WRITTEN EXERCISE. Pick out each line below containing "parts".

## START DATA PROVIDED

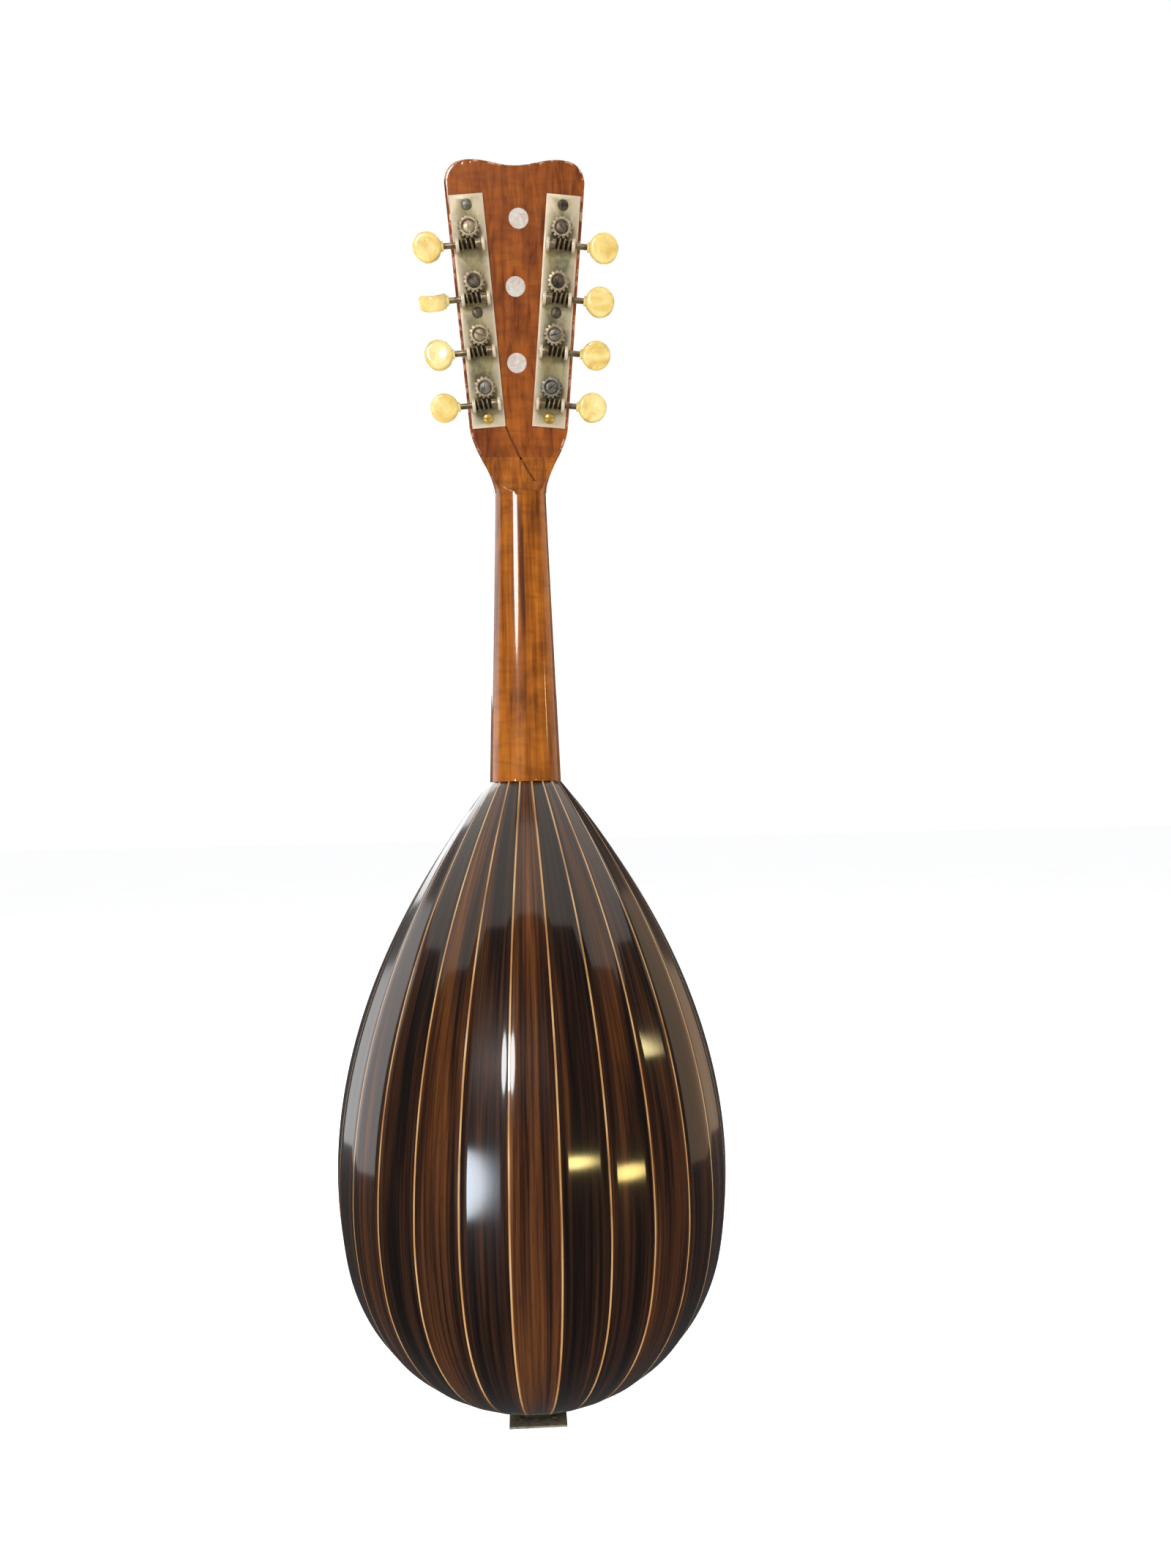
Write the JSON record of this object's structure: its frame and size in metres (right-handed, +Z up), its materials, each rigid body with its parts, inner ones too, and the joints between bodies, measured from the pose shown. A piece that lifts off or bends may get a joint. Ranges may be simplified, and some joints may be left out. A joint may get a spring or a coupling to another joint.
{
  "type": "bowl-back mandolin",
  "caption": "Bowl-back mandolin with a ribbed round back, short neck, leaning headstock, worm-gear tuners in two strips, floating bridge and paired strings.",
  "frame": {"origin": "on the centre line, in the plane of the soundboard and of the neck's front, at the nut, where a hanger's yoke carries the headstock's shoulders", "axes": "+Z up the neck to the headstock, +Y out of the bowl's back, -Y the side of the strings, X across"},
  "size_m": [0.1878, 0.135, 0.6166],
  "materials": {
    "rosewood": "dark rosewood ribs under glossy varnish",
    "light_line": "pale maple line, varnished",
    "clasp_wood": "rosewood veneer, glossy",
    "ivory_line": "ivory-coloured celluloid, polished",
    "spruce": "spruce, aged varnish",
    "plain_wood": "unfinished inside wood",
    "neck_wood": "amber-brown varnished, glossy",
    "head_wood": "red-brown varnished, worn at the edges",
    "ebony": "ebony, satin",
    "fret_metal": "nickel silver, worn",
    "pearl": "mother of pearl, polished",
    "bone": "bone, polished",
    "tuner_metal": "aged nickel silver with a yellow-green patina",
    "gear_metal": "dark bronze-grey, worn bright on top",
    "screw_metal": "slotted screws, dull",
    "tortoise": "tortoiseshell celluloid, polished",
    "mosaic": "dark mastic with pearl pieces",
    "string_steel": "steel and wound strings",
    "button": "ivory-coloured celluloid, yellowed and chipped"
  },
  "bodies": {
    "body": {"bowl_ribs": "rosewood", "rib_fillets": "light_line", "tail_clasp": "clasp_wood", "rim_binding": "ivory_line", "soundboard": "spruce", "soundboard_braces": "plain_wood", "top_linings": "plain_wood", "neck_block": "plain_wood", "tail_block": "plain_wood", "neck": "neck_wood", "headstock": "head_wood", "headstock_veneer": "clasp_wood", "fingerboard": "ebony", "frets": "fret_metal", "fingerboard_dots": "pearl", "headstock_dots": "pearl", "nut": "bone", "bridge": "ebony", "bridge_saddle": "bone", "tailpiece": "tuner_metal", "tailpiece_screws": "screw_metal", "pickguard": "tortoise", "rosette": "mosaic", "strings": "string_steel", "tuner_plate_left": "tuner_metal", "tuner_plate_right": "tuner_metal", "plate_screws": "screw_metal", "post_bushings": "bone"},
    "knob_1": {"worm_shaft_1": "gear_metal", "button_1": "button"},
    "post_1": {"gear_wheel_1": "gear_metal", "string_post_1": "tuner_metal"},
    "knob_2": {"worm_shaft_2": "gear_metal", "button_2": "button"},
    "post_2": {"gear_wheel_2": "gear_metal", "string_post_2": "tuner_metal"},
    "knob_3": {"worm_shaft_3": "gear_metal", "button_3": "button"},
    "post_3": {"gear_wheel_3": "gear_metal", "string_post_3": "tuner_metal"},
    "knob_4": {"worm_shaft_4": "gear_metal", "button_4": "button"},
    "post_4": {"gear_wheel_4": "gear_metal", "string_post_4": "tuner_metal"},
    "knob_5": {"worm_shaft_5": "gear_metal", "button_5": "button"},
    "post_5": {"gear_wheel_5": "gear_metal", "string_post_5": "tuner_metal"},
    "knob_6": {"worm_shaft_6": "gear_metal", "button_6": "button"},
    "post_6": {"gear_wheel_6": "gear_metal", "string_post_6": "tuner_metal"},
    "knob_7": {"worm_shaft_7": "gear_metal", "button_7": "button"},
    "post_7": {"gear_wheel_7": "gear_metal", "string_post_7": "tuner_metal"},
    "knob_8": {"worm_shaft_8": "gear_metal", "button_8": "button"},
    "post_8": {"gear_wheel_8": "gear_metal", "string_post_8": "tuner_metal"}
  },
  "joints": [
    {"name": "knob_1_turn", "type": "hinge", "parent": "body", "child": "knob_1", "pos_m": [0.02193, 0.04153, 0.11591], "axis": [0.9966, -0.0156, -0.0804], "continuous": true},
    {"name": "post_1_turn", "type": "hinge", "parent": "body", "child": "post_1", "pos_m": [0.02259, 0.03971, 0.12439], "axis": [0, 0.9816, -0.1908], "continuous": true},
    {"name": "knob_2_turn", "type": "hinge", "parent": "body", "child": "knob_2", "pos_m": [0.01988, 0.03677, 0.09145], "axis": [0.9966, -0.0156, -0.0804], "continuous": true},
    {"name": "post_2_turn", "type": "hinge", "parent": "body", "child": "post_2", "pos_m": [0.02054, 0.03496, 0.09993], "axis": [0, 0.9816, -0.1908], "continuous": true},
    {"name": "knob_3_turn", "type": "hinge", "parent": "body", "child": "knob_3", "pos_m": [0.01784, 0.03202, 0.06699], "axis": [0.9966, -0.0156, -0.0804], "continuous": true},
    {"name": "post_3_turn", "type": "hinge", "parent": "body", "child": "post_3", "pos_m": [0.01849, 0.0302, 0.07547], "axis": [0, 0.9816, -0.1908], "continuous": true},
    {"name": "knob_4_turn", "type": "hinge", "parent": "body", "child": "knob_4", "pos_m": [0.01579, 0.02726, 0.04254], "axis": [0.9966, -0.0156, -0.0804], "continuous": true},
    {"name": "post_4_turn", "type": "hinge", "parent": "body", "child": "post_4", "pos_m": [0.01644, 0.02545, 0.05101], "axis": [0, 0.9816, -0.1908], "continuous": true},
    {"name": "knob_5_turn", "type": "hinge", "parent": "body", "child": "knob_5", "pos_m": [-0.02193, 0.04153, 0.11591], "axis": [-0.9966, -0.0156, -0.0804], "continuous": true},
    {"name": "post_5_turn", "type": "hinge", "parent": "body", "child": "post_5", "pos_m": [-0.02259, 0.03971, 0.12439], "axis": [0, 0.9816, -0.1908], "continuous": true},
    {"name": "knob_6_turn", "type": "hinge", "parent": "body", "child": "knob_6", "pos_m": [-0.01988, 0.03677, 0.09145], "axis": [-0.9966, -0.0156, -0.0804], "continuous": true},
    {"name": "post_6_turn", "type": "hinge", "parent": "body", "child": "post_6", "pos_m": [-0.02054, 0.03496, 0.09993], "axis": [0, 0.9816, -0.1908], "continuous": true},
    {"name": "knob_7_turn", "type": "hinge", "parent": "body", "child": "knob_7", "pos_m": [-0.01784, 0.03202, 0.06699], "axis": [-0.9966, -0.0156, -0.0804], "continuous": true},
    {"name": "post_7_turn", "type": "hinge", "parent": "body", "child": "post_7", "pos_m": [-0.01849, 0.0302, 0.07547], "axis": [0, 0.9816, -0.1908], "continuous": true},
    {"name": "knob_8_turn", "type": "hinge", "parent": "body", "child": "knob_8", "pos_m": [-0.01579, 0.02726, 0.04254], "axis": [-0.9966, -0.0156, -0.0804], "continuous": true},
    {"name": "post_8_turn", "type": "hinge", "parent": "body", "child": "post_8", "pos_m": [-0.01644, 0.02545, 0.05101], "axis": [0, 0.9816, -0.1908], "continuous": true}
  ],
  "couplings": [
    {"joint": "post_1_turn", "follows": "knob_1_turn", "ratio": 0.071429},
    {"joint": "post_2_turn", "follows": "knob_2_turn", "ratio": 0.071429},
    {"joint": "post_3_turn", "follows": "knob_3_turn", "ratio": 0.071429},
    {"joint": "post_4_turn", "follows": "knob_4_turn", "ratio": 0.071429},
    {"joint": "post_5_turn", "follows": "knob_5_turn", "ratio": 0.071429},
    {"joint": "post_6_turn", "follows": "knob_6_turn", "ratio": 0.071429},
    {"joint": "post_7_turn", "follows": "knob_7_turn", "ratio": 0.071429},
    {"joint": "post_8_turn", "follows": "knob_8_turn", "ratio": 0.071429}
  ]
}
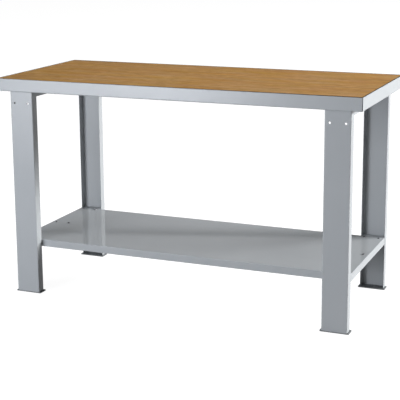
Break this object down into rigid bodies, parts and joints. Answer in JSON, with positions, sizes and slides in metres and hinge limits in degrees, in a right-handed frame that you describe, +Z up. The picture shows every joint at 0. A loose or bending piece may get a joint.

## END DATA PROVIDED

RESULT OF THE EXERCISE.
Write the JSON record of this object's structure: its frame and size in metres (right-handed, +Z up), its materials, each rigid body with its parts, inner ones too, and the joints between bodies, measured from the pose shown. A piece that lifts off or bends may get a joint. Ranges may be simplified, and some joints may be left out. A joint may get a spring or a coupling to another joint.
Break this object down into rigid bodies, parts and joints. Answer in JSON, with positions, sizes and slides in metres and hinge limits in degrees, in a right-handed frame that you describe, +Z up. The picture shows every joint at 0. A loose or bending piece may get a joint.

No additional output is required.